Of the 440 engagements, 153 (35%) were held with Middle Eastern states—the highest proportion of any regional bloc. Moreover, Western engagement with the Taliban has generally taken place at multilateral events, while states from other regions have favored bilateral meetings. This trend highlights the continued Western discomfort with the group beyond international forums focused primarily on humanitarian aid.

In contrast, China has met with Taliban officials more often than any other country, illustrating how the Islamic Emirate’s return has a great-power competition angle that transcends the West’s focus on potential counterterrorism ramifications. Foreign Minister Wang Yi and other Chinese officials have been careful to emphasize their policy of non-interference in Afghanistan. On March 24, Wang planted a commemorative tree at the Taliban’s Foreign Ministry compound “in hopes of a prosperous Afghanistan.” Since then, much of Beijing’s engagement has been related to business opportunities through the Afghanistan-China Business Association, an organization whose mission reportedly focuses on helping Chinese companies invest in Afghan industries (e.g., antiquities preservation, coal and copper mining, infrastructure, oil and gas extraction, slaughterhouses) while bringing Afghanistan into the Belt and Road Initiative. Two of the largest projects signed thus far are the development of an industrial park in eastern Nangarhar province and a 20 percent stake agreement between the firm Oxus and the Afghanistan Oil and Gas State Company to extract oil from the Qashqari site in northern Sar-e-Pol province.

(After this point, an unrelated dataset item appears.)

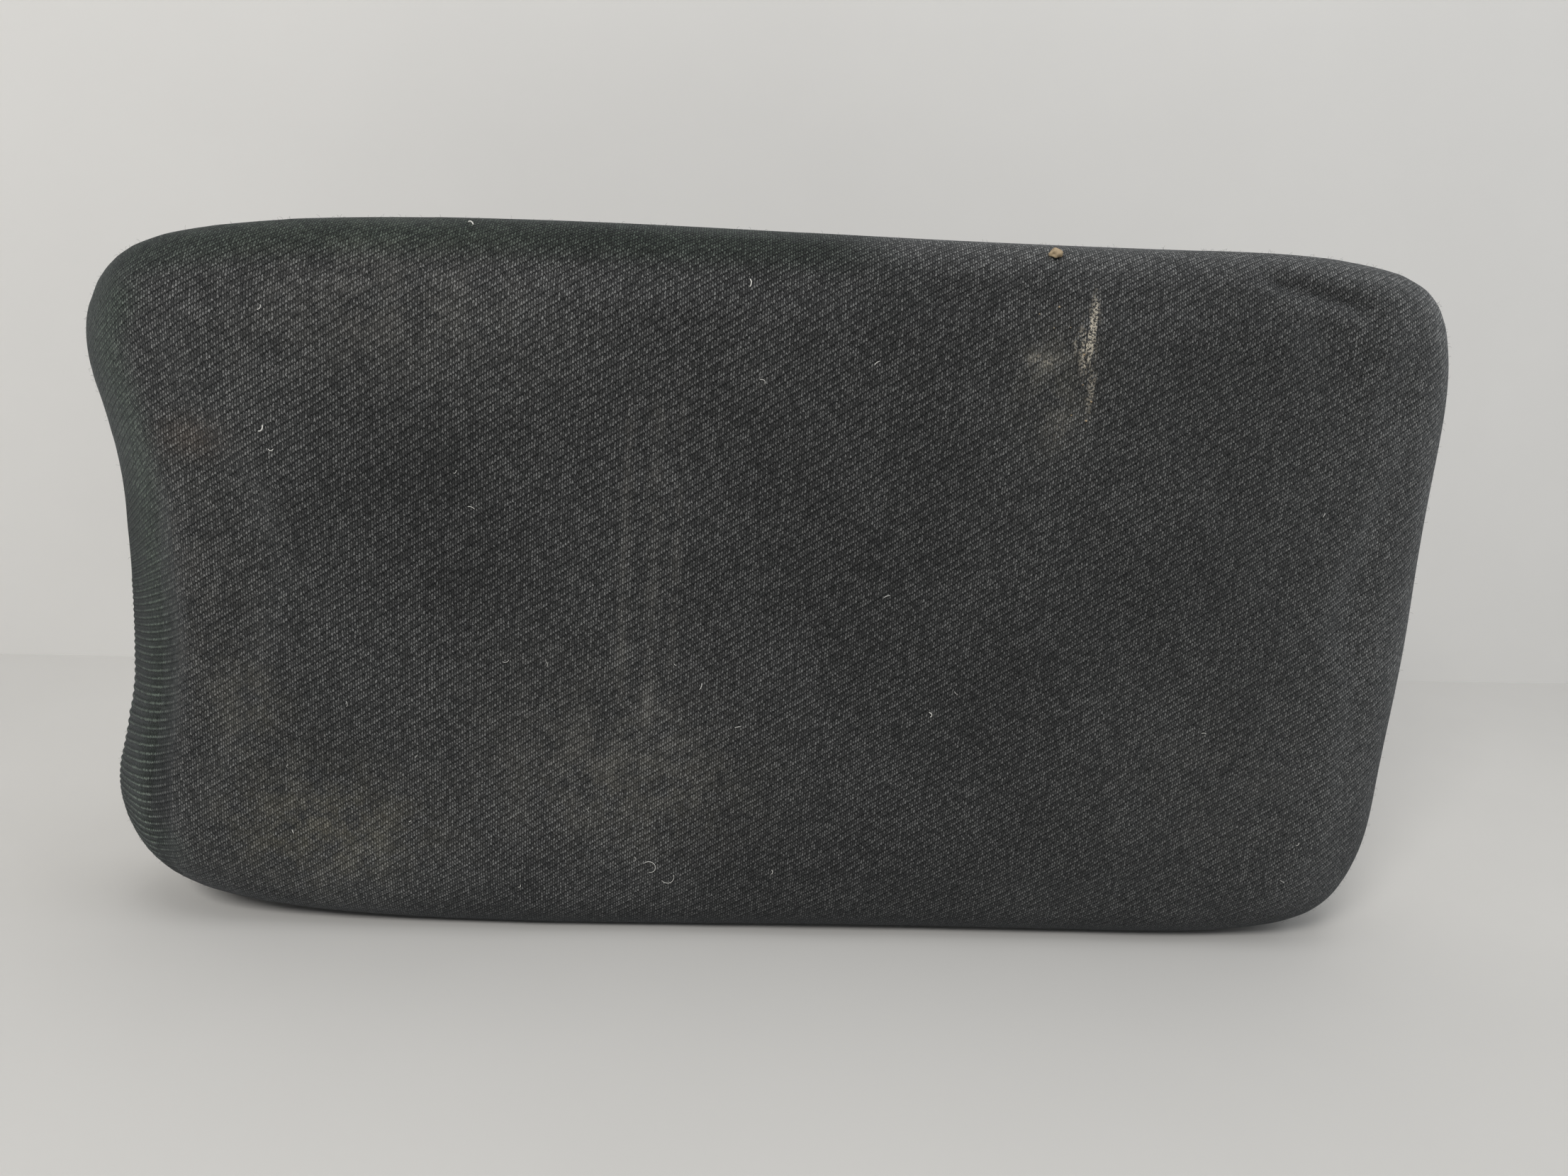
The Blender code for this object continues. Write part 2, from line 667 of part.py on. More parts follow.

Notably, this warming relationship has been accompanied by shifts in some of Kabul’s rhetoric toward the United States. For example, Taliban officials such as Abdul Wahid Rayan, director-general of the state-run Bakhtar News Agency, have been increasingly parroting Chinese disinformation about America.

Where and How Often Are They Meeting?

Although most of the Taliban’s diplomatic meetings have taken place in Kabul, the second most-used venue has been Doha, Qatar, where Western nations can engage the group more comfortably without granting it as much legitimacy as going to Afghanistan would. Yet more direct Western engagement has occurred as well. In January, for instance, Norway hosted Taliban Foreign Ministry officials in Oslo, which created opportunities for greater international dialogue. Afterward, Norway reopened its embassy in Kabul, officials from the Swiss National Bank visited Afghanistan’s central bank, the Taliban’s minister of mines and petroleum hosted representatives from a British company to discuss business opportunities, and the minister of energy and water hosted officials from a Swedish company.

Taliban engagement has expanded even further over the past few months, likely due to multilateral events such as the Antalya Diplomatic Forum in early March, the Tunxi Neighboring Countries Meeting in late March, and the Tashkent International Conference in late July. Such meetings enabled the group to cultivate relations with states that they may not have engaged with before while deepening relations with those they already met. The pace of engagements seems to have slowed somewhat this month, perhaps due to Zawahiri’s death and the resultant fallout, or because of the Taliban’s preoccupation with planning celebrations for the anniversary of its takeover.

Recent embassy activity has been noteworthy as well. Sixteen countries have reopened their embassies in Kabul since the Taliban takeover: China, the European Union, India, Indonesia, Iran, Japan, Kazakhstan, Kyrgyzstan, Norway, Pakistan, Qatar, Saudi Arabia, Turkey, Turkmenistan, the United Arab Emirates, and Uzbekistan. Other countries such as Germany and Malaysia have hinted at reopening their embassies soon. Likewise, the Taliban has reestablished Afghan embassies in eight countries: China, Pakistan, Qatar, Saudi Arabia, Turkey, Turkmenistan, the United Arab Emirates, and Uzbekistan. Despite the gap between countries willing to reopen embassies in Afghanistan versus those willing to grant the Taliban a diplomatic presence in their own territory, the overall trend is telling: the group is much less isolated than it was in the late 1990s, even if official recognition is not coming as quickly as its leaders would like.

Ramifications

Going forward, the Taliban will likely continue expanding its diplomatic reach and international legitimacy, with China at the forefront of the latter effort. Yet the group’s profile in the West will remain limited so long as it persists with threatening actions—namely, harboring al-Qaeda leaders and then gaslighting foreign officials about the fact that it is still doing so despite pledging it would stop. Washington may need to rethink its approach to both fighting al-Qaeda and engaging the Taliban given the latter’s reported ties to Zawahiri. U.S. officials should also consider pushing other nations to stall, cancel, or lessen their engagement with the group in order to sap some of the legitimacy it has gained in the past year. Humanitarian aid should be continued, of course. Yet behind the facade of improved public relations, the Taliban’s response to Zawahiri’s death and its months-long effort to curb freedoms in Afghanistan make clear that old habits die hard.